Question

When I go into irb and enter hash, it returns some value such as 2601657421772335946, a Fixnum. What is hash used for?

Was it helpful?

Solution

Pretty much everything in Ruby responds to hash, including the self in irb. From the fine Object manual:

hash()

Generates a Fixnum hash value for this object. This function must have the property that a.eql?(b) implies a.hash == b.hash.

The hash value is used along with sql? by the Hash class to determine if two objects reference the same hash key. Any hash value that exceeds the capacity of a Fixnum will be truncated before being used.

The hash value for an object may not be identical across invocations or implementations of ruby. If you need a stable identifier across ruby invocations and implementations you will need to generate one with a custom method.
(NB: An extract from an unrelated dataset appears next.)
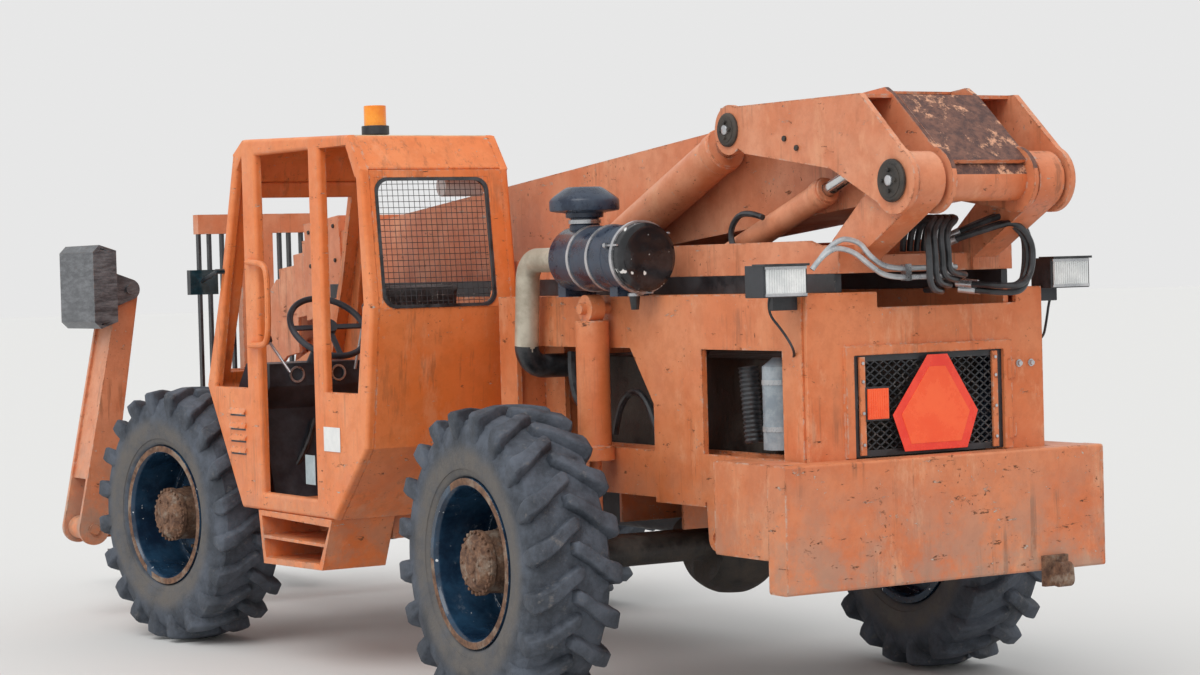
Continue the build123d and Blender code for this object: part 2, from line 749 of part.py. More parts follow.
def cylinder_pair(base, tip, barrel_length, barrel_radius, rod_radius, base_half, tip_half, pin_radius,
                  tip_pin, stand_off):
    """Barrel and rod of a hydraulic cylinder between two pins that lie along Y at y = 0."""
    way = Vector(tip[0] - base[0], 0, tip[1] - base[1])
    length = way.length
    start = Vector(base[0], 0, base[1])
    place = Plane(origin=start, x_dir=(0, 1, 0), z_dir=way)
    up = (Align.CENTER, Align.CENTER, Align.MIN)
    barrel = place * (Pos(0, 0, barrel_radius * 0.9) * Cylinder(barrel_radius, barrel_length, align=up))
    bore_start = barrel_radius * 0.9 + barrel_cap
    rod_start = bore_start + stand_off
    barrel -= place * (Pos(0, 0, bore_start) * Cylinder(rod_radius + running_gap, barrel_length + 99,
                                                        align=up))
    eye = cross_bar(base[0], base[1], barrel_radius * 0.72, -base_half, base_half)
    barrel += eye + place * Cylinder(base_half * 0.85, barrel_radius + 10, align=up)
    barrel -= cross_bar(base[0], base[1], pin_radius + running_gap, -900, 900)
    rod = place * (Pos(0, 0, rod_start) * Cylinder(rod_radius, length - rod_start, align=up))
    tip_eye = cross_bar(tip[0], tip[1], rod_radius * 1.6, -tip_half, tip_half)
    rod += tip_eye + cross_bar(tip[0], tip[1], pin_radius, -tip_pin, tip_pin)
    return barrel, rod


def lift_cylinders():
    barrel, rod = cylinder_pair(
        (lift_base_x, lift_base_z), (lift_pin_x, lift_pin_z), lift_barrel_length,
        lift_barrel_radius, lift_rod_radius, 52, lift_eye_half, 34, 54, rod_stand_off)
    barrels = [Pos(0, side * lift_y, 0) * barrel for side in (1, -1)]
    rods = [Pos(0, side * lift_y, 0) * rod for side in (1, -1)]
    return Compound(children=[s for b in barrels for s in b.solids()]), \
        Compound(children=[s for r in rods for s in r.solids()])


def level_cylinders():
    barrel, rod = cylinder_pair(
        (level_base_x, level_base_z), (level_pin_x, level_pin_z), level_barrel_length,
        level_barrel_radius, level_rod_radius, 40, 40, 26, 52, rod_stand_off)
    barrels = [Pos(0, side * level_y, 0) * barrel for side in (1, -1)]
    rods = [Pos(0, side * level_y, 0) * rod for side in (1, -1)]
    return Compound(children=[s for b in barrels for s in b.solids()]), \
        Compound(children=[s for r in rods for s in r.solids()])


def tilt_cylinder():
    return cylinder_pair((tilt_base_x, tilt_base_z), (tilt_pin_x, tilt_pin_z), tilt_barrel_length,
                         tilt_barrel_radius, tilt_rod_radius, 46, 36, 24, 48, tilt_stand_off)


# Fork carriage

def fork_carriage():
    back_x0 = fork_back_x
    back_x1 = fork_back_x + 60
    front_x = shank_front_x - fork_thick - slide_gap
    ears = link([(head_pin_x, head_pin_z, 84), (back_x0 + 20, 560, 90), (back_x0 + 20, 760, 90)],
                goose_half + 8, goose_half + 34)
    ears = ears & block(4000, back_x0 + 30, 0, 900, 0, 2000)
    solid = fuse_sides(ears)
    solid += cross_bar(head_pin_x, head_pin_z, 38, -goose_half - 34, goose_half + 34)
    solid += block(back_x0, back_x1, -260, 260, 420, 1300)
    solid += block(back_x0, back_x1, -100, 100, 1290, 2080)
    lug = link([(tilt_pin_x, tilt_pin_z, 52), (back_x0 + 20, 930, 60)], 52, 76)
    solid += fuse_sides(lug & block(4000, back_x0 + 30, 0, 900, 0, 2000))
    for z0, z1 in ((420, 520), (820, 920)):
        solid += block(back_x0, front_x, -carrier_half, carrier_half, z0, z1)
    solid += fuse_sides(block(back_x0, back_x1, carrier_half - 60, carrier_half, 420, 920))
    solid += block(back_x0, back_x0 + 70, -backrest_half, backrest_half, 2070, backrest_top_z)
    for y in (351, 287, 209, 150):
        solid += fuse_sides(block(back_x0 + 4, back_x0 + bar_depth, y - 8, y + 8, 860, 2090))
    return solid


def forks():
    pieces = []
    x0 = shank_front_x - fork_thick
    for side in (1, -1):
        y = side * fork_y
        shank = block(x0, x0 + fork_thick, y - fork_width / 2, y + fork_width / 2, fork_top_z - fork_thick,
                      1000)
        blade = side_plate([(x0, fork_top_z - fork_thick), (x0, fork_top_z), (fork_tip_x, fork_top_z),
                            (fork_tip_x, fork_top_z - 12)], y - fork_width / 2, y + fork_width / 2)
        hook = block(fork_back_x + bar_depth + bar_gap, x0 + 1, y - fork_width / 2, y + fork_width / 2,
                     920 + slide_gap, 960)
        pieces += (shank + blade + hook).solids()
    return Compound(children=pieces)


# Outriggers

def outrigger_arm(side):
    x = outrigger_x
    plates = None
    for x0 in (x - outrigger_half, x + outrigger_half - outrigger_plate):
        plate = cross_link([(side * outrigger_pin_y, outrigger_pin_z, 85),
                            (side * foot_pin_y, foot_pin_z, 58)], x0, x0 + outrigger_plate)
        plates = plate if plates is None else plates + plate
    lean = hypot(foot_pin_y - outrigger_pin_y, foot_pin_z - outrigger_pin_z)
    uy = (foot_pin_y - outrigger_pin_y) / lean
    uz = (foot_pin_z - outrigger_pin_z) / lean
    near = Vector(outrigger_pin_y + uy * 260 - uz * -66, outrigger_pin_z + uz * 260 + uy * -66)
    far = Vector(outrigger_pin_y + uy * 1130 + uz * 46, outrigger_pin_z + uz * 1130 - uy * 46)
    web = end_plate([(side * near.X, near.Y), (side * far.X, far.Y),
                     (side * (far.X - uz * 18), far.Y + uy * 18),
                     (side * (near.X - uz * 18), near.Y + uy * 18)],
                    x - outrigger_half + 2, x + outrigger_half - 2)
    solid = plates + web
    solid -= rod_between((x - 300, side * outrigger_pin_y, outrigger_pin_z),
                         (x + 300, side * outrigger_pin_y, outrigger_pin_z), 30 + running_gap)
    solid -= rod_between((x - 300, side * foot_pin_y, foot_pin_z),
                         (x + 300, side * foot_pin_y, foot_pin_z), 26 + running_gap)
    return solid


def outrigger_foot(side):
    """Steel shoe with turned edges, its lugs and its pin."""
    x0 = outrigger_x - foot_half
    x1 = outrigger_x + foot_half
    sole = foot_pin_y + foot_depth
    rim_y = sole - 131
    skin = 18
    outline = [(rim_y, 1600), (sole - 36, 1565), (sole, 1600), (sole, 1975), (sole - 36, 2012),
               (rim_y, 1980), (rim_y, 1980 - skin), (sole - 42, 2012 - skin), (sole - skin, 1970),
               (sole - skin, 1608), (sole - 42, 1565 + skin), (rim_y, 1600 + skin)]
    shoe = end_plate([(side * y, z) for y, z in outline], x0, x1)
    for x in (x0, outrigger_x - 120, outrigger_x + 104, x1 - 16):
        rib = [(rim_y, 1610), (sole - 31, 1590), (sole - 10, 1620), (sole - 10, 1960),
               (sole - 31, 1990), (rim_y, 1970)]
        shoe += end_plate([(side * y, z) for y, z in rib], x, x + 16)
    for x in (outrigger_x - outrigger_half - 26, outrigger_x + outrigger_half + 8):
        lug = cross_link([(side * foot_pin_y, foot_pin_z, 56), (side * (sole - 66), 1830, 60),
                          (side * (sole - 66), 1710, 60)], x, x + 18)
        shoe += lug & block(x - 9, x + 30, min(0, side * (sole - 10)), max(0, side * (sole - 10)),
                            1000, 2300)
    pin = rod_between((outrigger_x - outrigger_half - 40, side * foot_pin_y, foot_pin_z),
                      (outrigger_x + outrigger_half + 40, side * foot_pin_y, foot_pin_z), 26)
    return shoe + pin


def outrigger_cylinder(side):
    """Barrel and rod that lie across the machine."""
    base = Vector(stay_x, side * stay_base_y, stay_base_z)
    tip = Vector(stay_x, side * stay_pin_y, stay_pin_z)
    way = tip - base
    place = Plane(origin=base, x_dir=(1, 0, 0), z_dir=way)
    up = (Align.CENTER, Align.CENTER, Align.MIN)
    barrel = place * (Pos(0, 0, 45) * Cylinder(stay_barrel_radius, stay_barrel_length, align=up))
    barrel += rod_between((stay_x - 34, base.Y, base.Z), (stay_x + 34, base.Y, base.Z), 36)
    barrel += place * (Pos(0, 0, 10) * Cylinder(30, 60, align=up))
    barrel -= rod_between((stay_x - 99, base.Y, base.Z), (stay_x + 99, base.Y, base.Z),
                          18 + running_gap)
    bore_start = 45 + barrel_cap
    rod_start = bore_start + rod_stand_off
    barrel -= place * (Pos(0, 0, bore_start) * Cylinder(stay_rod_radius + running_gap, 900, align=up))
    rod = place * (Pos(0, 0, rod_start) * Cylinder(stay_rod_radius, way.length - rod_start, align=up))
    rod += rod_between((stay_x - 34, tip.Y, tip.Z), (stay_x + 34, tip.Y, tip.Z), 44)
    rod += rod_between((stay_x - 60, tip.Y, tip.Z), (stay_x + 60, tip.Y, tip.Z), 20)
    return barrel, rod


os.makedirs("parts", exist_ok=True)
shell = cab_shell()
save("frame_left", frame_left())
save("frame_right", mirror(frame_half(), about=Plane.XZ))
save("frame_members", frame_members())
save("carriage_rails", carriage_rails())
save("counterweight", counterweight())
save("rear_panel", rear_panel())
save("rear_grille", rear_grille())
save("engine_block", engine_block())
save("radiator", radiator())
save("axle_cylinders", axle_cylinders())
save("rear_axle", axle(0))
save("front_axle", axle(wheelbase))
save("cab_left", cab_left())
save("cab_right", cab_right())
save("cab_rear", cab_rear(shell))
save("cab_roof", cab_roof(shell))
save("cab_front", cab_front(shell))
save("cab_floor", cab_floor(shell))
save("seat", seat())
save("dash_console", dash_console())
save("steering_wheel", steering_wheel())
save("air_cleaner", air_cleaner())
save("intake_pipe", intake_pipe())
save("lamps", lamps())
save("mirror", mirror_head())
save("pintle_hitch", pintle_hitch())
save("fuel_tank", fuel_tank())
save("boom_carriage", boom_carriage())
save("boom_outer", boom_outer())
save("boom_mid", boom_mid())
save("boom_inner", boom_inner())
lift_barrels, lift_rods = lift_cylinders()
save("lift_barrels", lift_barrels)
save("lift_rods", lift_rods)
level_barrels, level_rods = level_cylinders()
save("level_barrels", level_barrels)
save("level_rods", level_rods)
tilt_barrel, tilt_rod = tilt_cylinder()
save("tilt_barrel", tilt_barrel)
save("tilt_rod", tilt_rod)
save("fork_carriage", fork_carriage())
save("forks", forks())
for hand, side in (("left", 1), ("right", -1)):
    save(f"outrigger_arm_{hand}", outrigger_arm(side))
    save(f"outrigger_foot_{hand}", outrigger_foot(side))
    barrel, rod = outrigger_cylinder(side)
    save(f"outrigger_barrel_{hand}", barrel)
    save(f"outrigger_rod_{hand}", rod)
    for end, axle_x, angle in (("front", wheelbase, front_steer_rest), ("rear", 0, rear_steer_rest)):
        save(f"knuckle_{end}_{hand}", steered(knuckle(axle_x, side), axle_x, side, angle))
        save(f"tyre_{end}_{hand}", steered(tyre(axle_x, side), axle_x, side, angle))
        save(f"rim_{end}_{hand}", steered(rim(axle_x, side), axle_x, side, angle))
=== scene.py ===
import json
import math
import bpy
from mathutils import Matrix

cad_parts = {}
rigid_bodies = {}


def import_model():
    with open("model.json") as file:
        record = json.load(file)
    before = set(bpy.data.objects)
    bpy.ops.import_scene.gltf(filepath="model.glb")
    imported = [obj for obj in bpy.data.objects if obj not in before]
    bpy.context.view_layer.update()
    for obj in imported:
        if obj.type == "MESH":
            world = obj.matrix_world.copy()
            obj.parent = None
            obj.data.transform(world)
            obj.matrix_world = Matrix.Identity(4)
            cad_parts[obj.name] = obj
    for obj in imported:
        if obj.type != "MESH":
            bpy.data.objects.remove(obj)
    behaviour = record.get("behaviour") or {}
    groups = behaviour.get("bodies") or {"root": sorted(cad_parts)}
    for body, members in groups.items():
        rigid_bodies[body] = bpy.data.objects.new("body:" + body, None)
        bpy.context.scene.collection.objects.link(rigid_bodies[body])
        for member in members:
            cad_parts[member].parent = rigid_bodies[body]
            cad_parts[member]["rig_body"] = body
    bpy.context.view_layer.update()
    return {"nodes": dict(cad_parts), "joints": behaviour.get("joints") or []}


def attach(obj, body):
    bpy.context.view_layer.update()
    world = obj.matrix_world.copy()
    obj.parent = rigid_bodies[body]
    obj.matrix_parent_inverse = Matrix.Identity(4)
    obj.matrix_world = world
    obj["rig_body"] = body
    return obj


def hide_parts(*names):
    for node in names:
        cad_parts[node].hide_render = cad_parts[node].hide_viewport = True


bl_info = {
    "name": "Rough-terrain forklift truck",
    "version": (1, 0, 0),
    "blender": (4, 5, 0),
    "location": "View3D > Sidebar > Forklift",
    "description": "Dresses a rough-terrain forklift truck: faded paint, lugged tyres, hoses and fittings",
    "category": "Object",
}

import bmesh
import bpy
from bpy.props import FloatProperty, FloatVectorProperty, IntProperty
from mathutils import Matrix, Vector

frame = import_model()

# The drawing frame of every size below: metres, X forwards from the rear axle, Y to the left, Z up.
joints = {joint["name"]: joint for joint in frame["joints"]}
rear_axle_x = joints["steer_rear_left"]["pos_m"][0]
origin = Vector((rear_axle_x, 0, 0))

# Pins of the boom and of its cylinders: X and Z.
tail_pin = (-1.700, 2.110)
lift_rod_pin = (-0.633, 2.355)
lift_barrel_pin = (0.940, 1.668)
level_rod_pin = (-1.370, 2.170)
level_barrel_pin = (-0.400, 1.830)

hose_radius = 0.0125
handed = (("left", 1), ("right", -1))


def spot(x, y, z):
    """A point of the drawing frame, in the frame's own metres."""
    return Vector((rear_axle_x + x, y, z))


# Node trees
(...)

The Hash class uses the hash value internally to figure out how to arrange Hash keys.

OTHER TIPS

When you logged into IRB, self has been set to main ( is an instance of the class Object) . Now when you write hash, it is actually a method Object#hash called on self( which is implicit ).

Arup-iMac:arup$ irb
2.1.0 :001 > self
 => main 
2.1.0 :002 > method(:hash).receiver
 => main 
2.1.0 :003 > self.class
 => Object 
2.1.0 :004 > 

From the doc, why #hash is needed ?

Generates a Fixnum hash value for this object. This function must have the property that a.eql?(b) implies a.hash == b.hash.

The hash value is used along with eql? by the Hash class to determine if two objects reference the same hash key. Any hash value that exceeds the capacity of a Fixnum will be truncated before being used.

The hash value for an object may not be identical across invocations or implementations of ruby. If you need a stable identifier across ruby invocations and implementations you will need to generate one with a custom method.